If you guessed “a sine wave”, you’re right!
(But really, if you’re not sure about something in physics, “sine wave!” is usually a solid guess.)
Image Credit: Stephen Skolnick (CC BY-SA 3.0)

It’s not quite fair to say that the graph takes that shape because “nature is smooth”, of course—the reason the real curve looks like this is because we live on a sphere, and the geometry of circles and sine waves are intimately related.

As demonstrated spectacularly in this .gif.
Image Credit: 1ucasvb
What this all means, though, is that the rate at which the seasons change also changes. At the solstice, the rate of change in the day’s length slows to a crawl, picking up steam again until it’s practically barreling through the equinoxes—not only the balance points between day and night, but also the times of greatest change. If you look halfway between the spring equinox and the summer solstice, you’ll see that the day length is already most of the way to its maximum value! This is what is meant by the title of this post: the seasons change in a nonlinear way, staying at their extremes longer than you might expect, and then changing more rapidly.

There’s a deeper insight into some core mathematics here, too: the relationship between sine and cosine. In the .gif above, you can see that the points where the red curve reaches its maximum are the points where the blue curve crosses the midline—the “zero”—and vice versa. This is no coincidence—if you’ve taken calculus, you know that the cosine function is the derivative of the sine function, and vice versa: each describes the rate of change in the other.

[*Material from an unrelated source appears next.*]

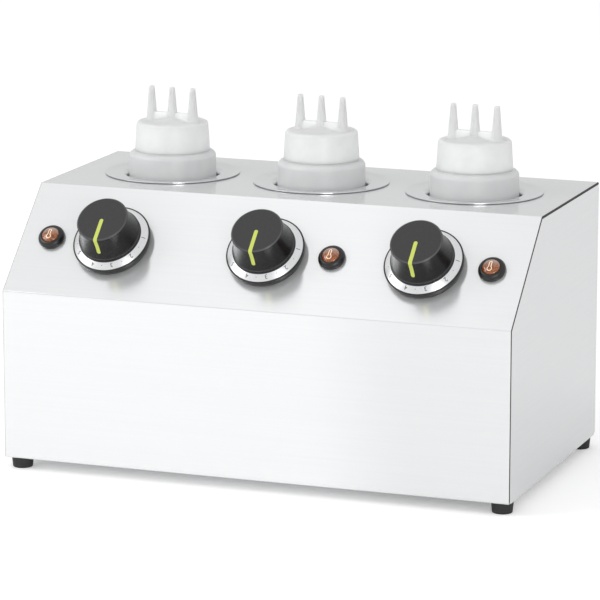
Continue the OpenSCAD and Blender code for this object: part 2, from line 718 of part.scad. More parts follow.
// Screw caps: a tapered shell with a domed roof, and a web that carries three bored nozzles
cap_edge_r = 3;
dish = 0.8;
dome_r = 19;
web_top_w = 5;
nozzle_x = [-nozzle_pitch, 0, nozzle_pitch];
function dome_z(r) = -dish + (dome_h + dish) * pow(cos(90 * r / dome_r), 2);
module cap_shell(roof_z, under_z) {
    edge = [for (a = [0 : 15 : 90])
        [cap_top_r - cap_edge_r * (1 - cos(a)), roof_z - cap_edge_r * (1 - sin(a))]];
    dome = [for (k = [6 : -1 : 0]) [dome_r * k / 6, roof_z + dome_z(dome_r * k / 6)]];
    hollow = [for (k = [1 : 5]) [dome_r * k / 6, under_z + dish + dome_z(dome_r * k / 6)]];
    rotate_extrude() polygon(concat(
        [[neck_r + 0.8, cap_z], [cap_r - 0.4, cap_z], [cap_r, cap_z + 0.4]],
        edge, [[cap_top_r - cap_edge_r - 1.2, roof_z - dish]], dome,
        [[0, under_z + dish + dome_z(0)]], hollow, [[dome_r, under_z], [neck_r + 0.8, under_z]]));
}

module cap(i) {
    roof_z = cap_z + cap_h;
    under_z = neck_top_z + seal_t;
    foot_z = roof_z - dish - 0.4;
    color(milky) at_cap(i) difference() {
        union() {
            cap_shell(roof_z, under_z);
            translate([-nozzle_pitch, 0, 0]) rotate([90, 0, 90]) linear_extrude(2 * nozzle_pitch)
                polygon([[-web_w / 2, foot_z], [web_w / 2, foot_z],
                         [web_top_w / 2, roof_z + web_h], [-web_top_w / 2, roof_z + web_h]]);
            for (x = nozzle_x) translate([x, 0, foot_z])
                cylinder(h = nozzle_h + roof_z - foot_z, r1 = nozzle_foot_r, r2 = nozzle_tip_r);
        }
        for (x = nozzle_x) translate([x, 0, under_z - 1])
            cylinder(h = nozzle_h + roof_z - under_z + 1.01,
                     r1 = nozzle_tip_r + 0.7, r2 = nozzle_tip_r - 1.2);
    }
}

casing_wrap();
side_panel_left();
side_panel_right();
back_panel();
base_plate();
feet();
foot_screws();
back_screws();
well_rail();
heater_bolts();
bulb_clips();
thermostat_screws();
lamp_nuts();
terminal_block();
earth_stud();
cable_gland();
for (i = units) {
    well(i);
    heater_band(i);
    thermostat(i);
    capillary(i);
    shaft(i);
    dial_bezel(i);
    dial_ring(i);
    knob(i);
    pointer(i);
    lamp_bezel(i);
    lamp_lens(i);
    bottle(i);
    cap_seal(i);
    cap(i);
}
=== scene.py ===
"""Looks of a three-bottle topping warmer: satin stainless casing, milky squeeze bottles, black controls."""

import json
import math

import bmesh
import bpy
from mathutils import Matrix, Vector


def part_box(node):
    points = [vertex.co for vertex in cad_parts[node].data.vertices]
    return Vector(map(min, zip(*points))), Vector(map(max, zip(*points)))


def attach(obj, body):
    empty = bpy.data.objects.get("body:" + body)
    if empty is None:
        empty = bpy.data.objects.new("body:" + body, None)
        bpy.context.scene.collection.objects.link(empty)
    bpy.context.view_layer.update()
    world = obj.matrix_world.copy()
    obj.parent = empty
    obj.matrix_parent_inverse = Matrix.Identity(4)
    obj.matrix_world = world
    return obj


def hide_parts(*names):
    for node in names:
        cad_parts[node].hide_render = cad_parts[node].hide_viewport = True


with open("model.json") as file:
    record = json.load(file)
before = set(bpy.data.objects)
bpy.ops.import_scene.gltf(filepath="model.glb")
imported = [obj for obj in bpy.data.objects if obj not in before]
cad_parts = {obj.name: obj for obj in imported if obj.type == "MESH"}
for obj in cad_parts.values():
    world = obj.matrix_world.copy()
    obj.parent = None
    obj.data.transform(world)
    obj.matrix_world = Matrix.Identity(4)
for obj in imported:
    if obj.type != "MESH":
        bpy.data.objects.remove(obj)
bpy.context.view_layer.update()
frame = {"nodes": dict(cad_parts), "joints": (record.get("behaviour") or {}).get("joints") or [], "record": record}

MM = 0.001
UNITS = (1, 2, 3)
scene = bpy.context.scene
nodes = frame["nodes"]
joints = {joint["name"]: joint for joint in frame["joints"]}
slot_of = {part["node"]: part["material_slot"] for part in frame["record"]["subparts"]}
body_of = {node: body for body, group in frame["record"]["behaviour"]["bodies"].items() for node in group}


# Shader helpers

def srgb(hex_code):
    """Linear colour of an sRGB hex value."""
    parts = [int(hex_code[i:i + 2], 16) / 255 for i in (1, 3, 5)]
    return tuple(c / 12.92 if c <= 0.04045 else ((c + 0.055) / 1.055) ** 2.4 for c in parts) + (1.0,)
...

The day I properly understood that was a minor formative moment for me—I still remember feeling the “click” of it in my mind, stopping in my tracks on the way home from class and going “Ohhhhh” aloud. But even if you’re not such a geek, you can hopefully still appreciate that we’re past the worst of winter, and heading for the steepest part of the sine curve—meaning it’s going to get warm here in a hurry!

—Stephen Skolnick

P.S. Apologies to any of our readers in the southern hemisphere—but presumably you’re just as sick of the heat by now as we are of the cold!